Problem to solve ▸ Going from the top of the data below, give again each line through the one containing "BRONZE = (0.090, 0.055, 0.040)", both ends kept.
** BEGIN **
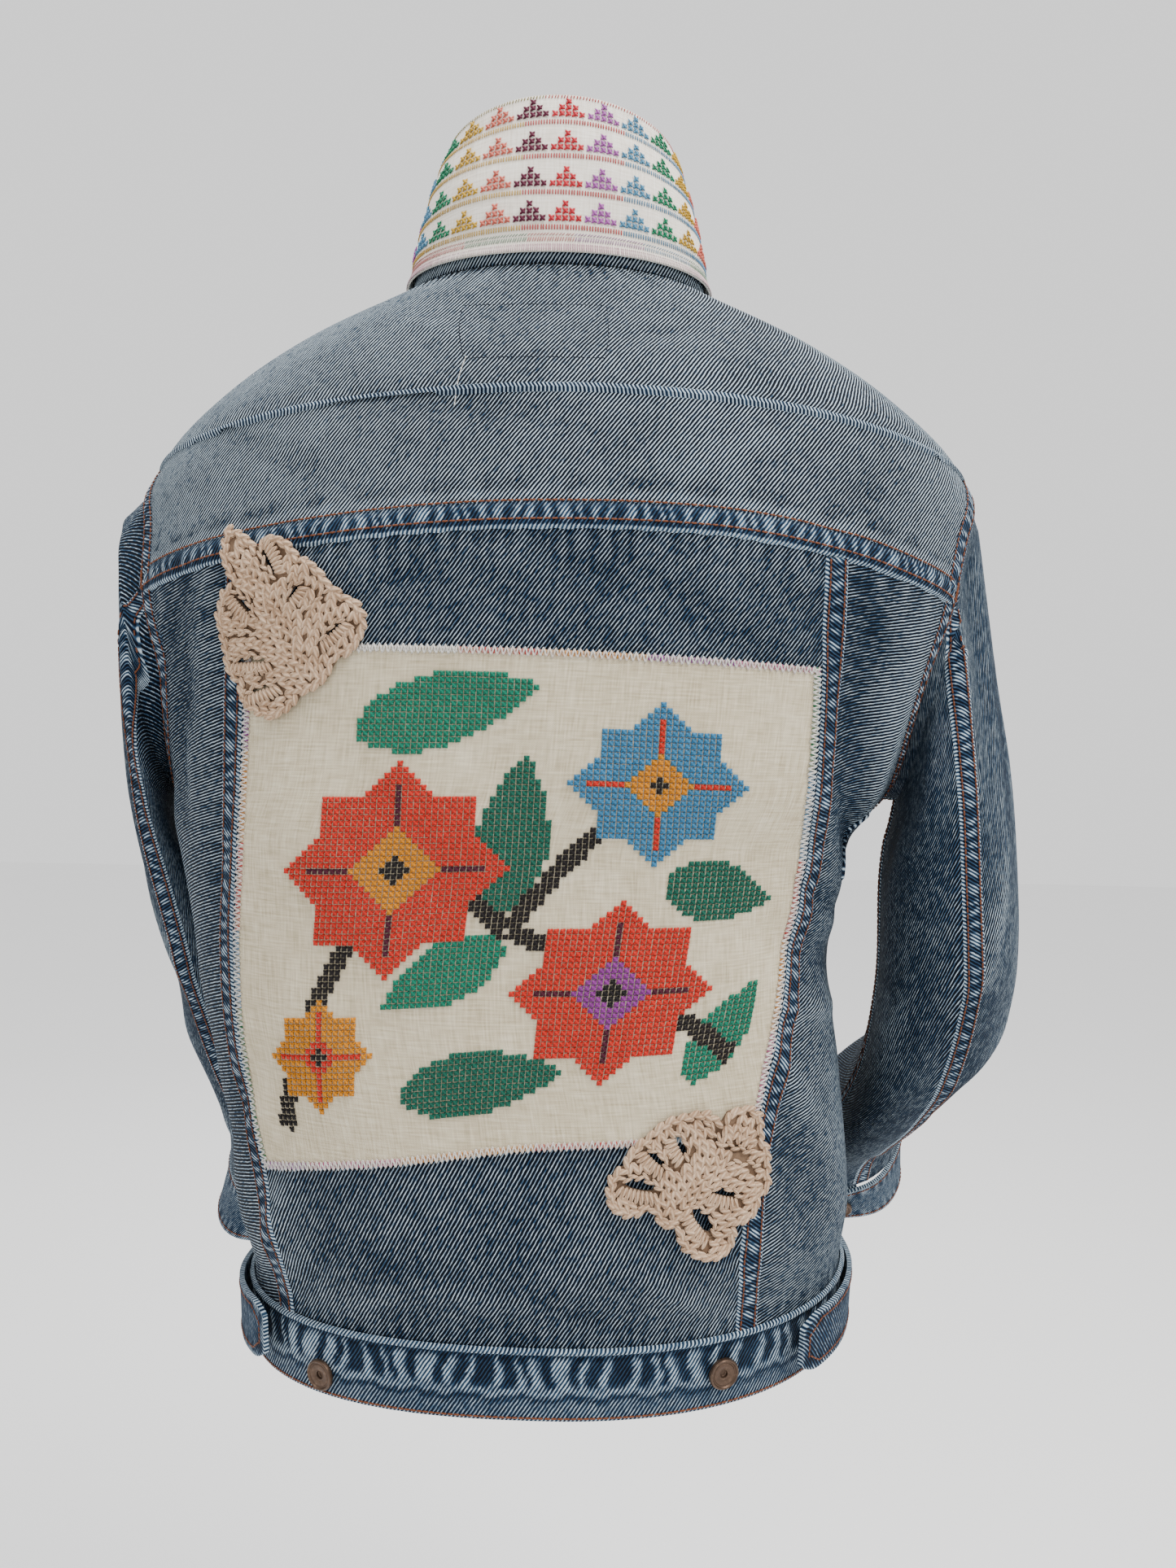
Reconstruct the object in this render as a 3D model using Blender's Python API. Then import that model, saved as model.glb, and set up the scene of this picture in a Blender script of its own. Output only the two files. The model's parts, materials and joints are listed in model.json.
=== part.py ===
# A denim jacket with an upturned collar, seen worn and held open by its wearer. Everything is in
# metres, +Z up, with the front at -Y and the wearer's left at +X. The origin is the middle of the
# neck at the height of the neck seam, where the wearer's shoulders hold the jacket up.
import math
from collections import namedtuple

import bmesh
import bpy
import numpy as np
from mathutils import Vector

DENIM = 0.0015
DOUBLED = 0.0025
LINEN = 0.0010
CROCHET = 0.0034
SEAM_GAP = 0.0004
REST_GAP = 0.0003
BAND_TOP = 0.0330
NECK = 0.5700
# Small steps over which the slope of a surface is measured, in radians, metres or shares.
ANGLE_STEP = 0.02
HEIGHT_STEP = 0.003
COLLAR_STEP = 0.02
SLEEVE_ANGLE_STEP = 0.03
SLEEVE_STEP = 0.04
SLEEVE_END_INSET = 0.05
MERGE_DISTANCE = 1e-5

DENIM_BLUE = (0.105, 0.175, 0.290)
LINEN_WHITE = (0.720, 0.660, 0.560)
YARN_TAN = (0.560, 0.430, 0.320)
BRONZE = (0.090, 0.055, 0.040)

# Level sections of the body of the jacket. t is the length of cloth up the back from the hem.
Ring = namedtuple("Ring", "t half_width back front z_back z_side z_front shift square left_drop")
TORSO_RINGS = (
    Ring(0.000, 0.158, 0.119, 0.135, -0.552, -0.546, -0.546, -0.007, 2.3, 0.014),
    Ring(0.040, 0.160, 0.120, 0.137, -0.512, -0.507, -0.507, -0.007, 2.3, 0.012),
    Ring(0.072, 0.166, 0.127, 0.141, -0.480, -0.477, -0.477, -0.004, 2.3, 0.007),
    Ring(0.142, 0.168, 0.126, 0.139, -0.410, -0.408, -0.408, 0.005, 2.3, 0.001),
    Ring(0.192, 0.170, 0.126, 0.137, -0.360, -0.358, -0.358, 0.013, 2.3, 0.000),
    Ring(0.262, 0.181, 0.127, 0.132, -0.290, -0.290, -0.290, 0.014, 2.3, 0.000),
    Ring(0.295, 0.191, 0.128, 0.131, -0.257, -0.260, -0.258, 0.006, 2.3, 0.000),
    Ring(0.345, 0.203, 0.128, 0.127, -0.207, -0.213, -0.209, 0.001, 2.3, 0.000),
    Ring(0.400, 0.219, 0.127, 0.118, -0.153, -0.168, -0.162, -0.003, 2.3, 0.000),
    Ring(0.445, 0.221, 0.118, 0.106, -0.110, -0.130, -0.128, -0.006, 2.2, 0.000),
    Ring(0.480, 0.210, 0.107, 0.098, -0.078, -0.098, -0.106, -0.007, 2.2, 0.000),
    Ring(0.505, 0.180, 0.096, 0.093, -0.057, -0.066, -0.093, -0.006, 2.2, 0.000),
    Ring(0.535, 0.138, 0.081, 0.088, -0.035, -0.036, -0.080, -0.005, 2.2, 0.000),
    Ring(0.570, 0.078, 0.062, 0.082, -0.0075, -0.007, -0.064, -0.004, 2.1, 0.000),
)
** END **
The completed task ▸
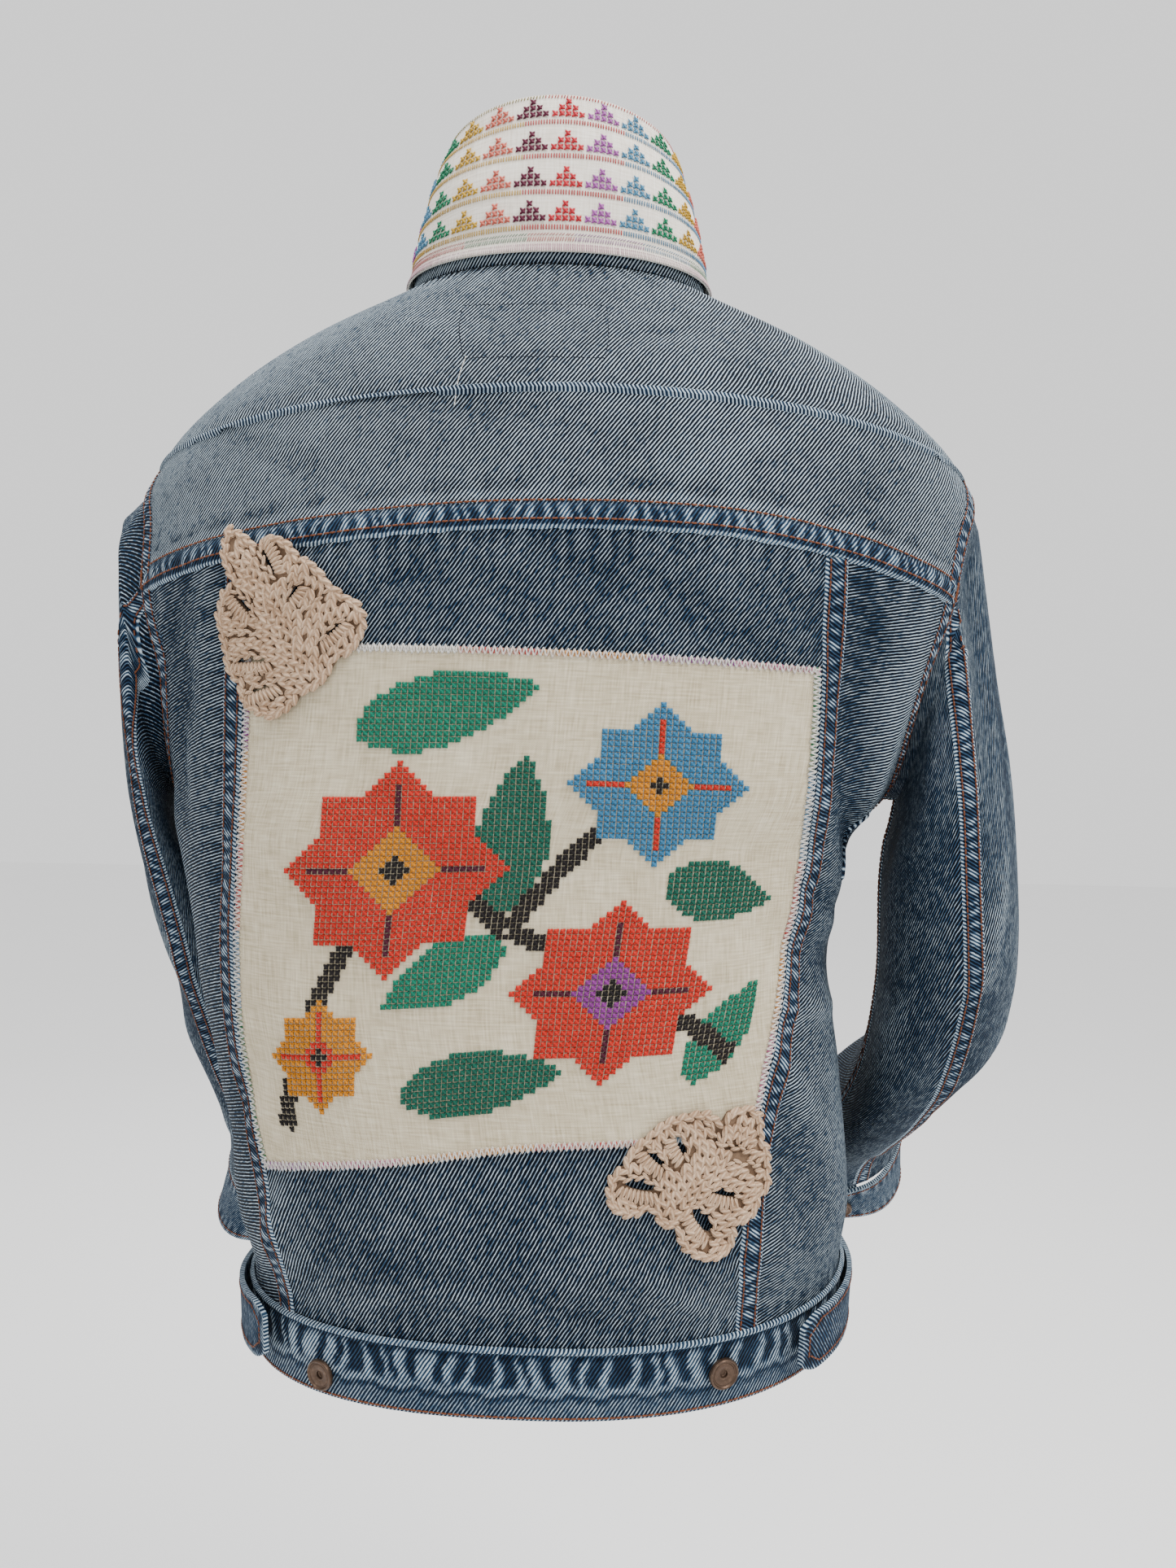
Reconstruct the object in this render as a 3D model using Blender's Python API. Then import that model, saved as model.glb, and set up the scene of this picture in a Blender script of its own. Output only the two files. The model's parts, materials and joints are listed in model.json.
=== part.py ===
# A denim jacket with an upturned collar, seen worn and held open by its wearer. Everything is in
# metres, +Z up, with the front at -Y and the wearer's left at +X. The origin is the middle of the
# neck at the height of the neck seam, where the wearer's shoulders hold the jacket up.
import math
from collections import namedtuple

import bmesh
import bpy
import numpy as np
from mathutils import Vector

DENIM = 0.0015
DOUBLED = 0.0025
LINEN = 0.0010
CROCHET = 0.0034
SEAM_GAP = 0.0004
REST_GAP = 0.0003
BAND_TOP = 0.0330
NECK = 0.5700
# Small steps over which the slope of a surface is measured, in radians, metres or shares.
ANGLE_STEP = 0.02
HEIGHT_STEP = 0.003
COLLAR_STEP = 0.02
SLEEVE_ANGLE_STEP = 0.03
SLEEVE_STEP = 0.04
SLEEVE_END_INSET = 0.05
MERGE_DISTANCE = 1e-5

DENIM_BLUE = (0.105, 0.175, 0.290)
LINEN_WHITE = (0.720, 0.660, 0.560)
YARN_TAN = (0.560, 0.430, 0.320)
BRONZE = (0.090, 0.055, 0.040)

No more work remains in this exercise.